The whole creative process has been researching Memory and historical methodologies aimed at its literal unveiling. Mnemosyne, the Greek Goddess of Memory and mother of the Muses, is also the title of the artwork by Aby Warburg from which this work takes inspiration, especially for its historical-visual approach, favouring the idea that memory is anything but something static that must be transmitted by ceremony, but rather an emotional activator capable of triggering powerful chemical reactions in reality. In other words, the ability to create beauty.

Claudia Iacomino (1986 Naples, Italy) is a photographer and visual artist based in Naples. Her research focuses on the appearances and the human system of perception exploring the possible boundaries of visual perception and construction of experience.

Iacomino works with photography reconsidering the state of the image, producing a particular moment that did not exist.
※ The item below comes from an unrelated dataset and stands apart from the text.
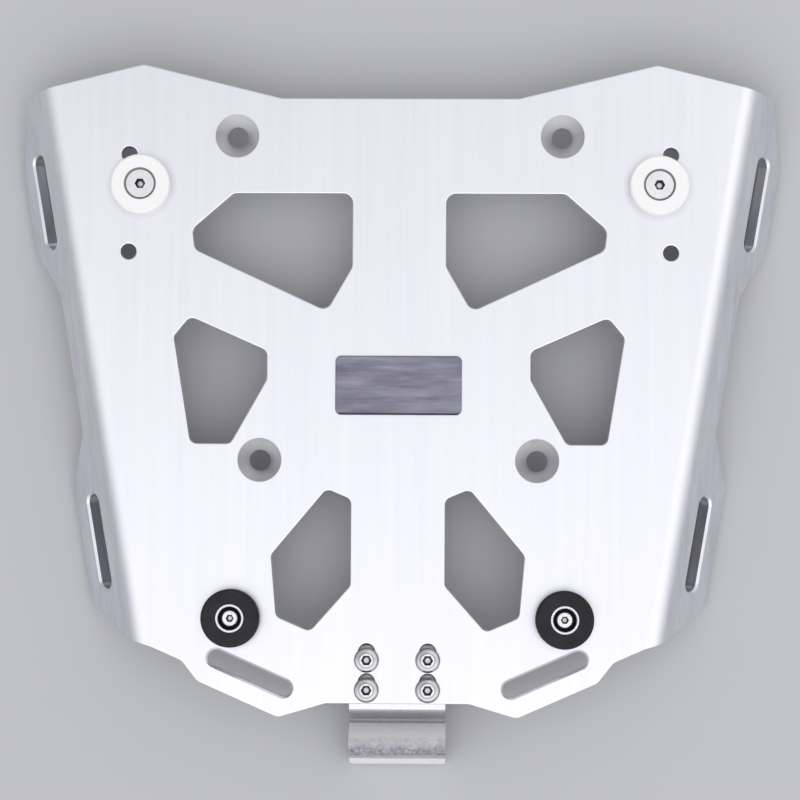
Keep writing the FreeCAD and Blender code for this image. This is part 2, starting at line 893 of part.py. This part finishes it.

This kind of approach to the image allows her to investigate photographic identity and its relationship with man, addressing different themes: from communication as a whole, from advertising to information to politics, up to death, in which the personal feeling make room between simulacra to investigate the systems of pain perception and memory.

Iacomino holds a Bachelor’s degree in Culture and Management of Cultural Heritage, Naples (Italy), and she holds a Master of Fine Art’s degree with honors in Photography at the Academy of Fine Arts Napoli, (Italy).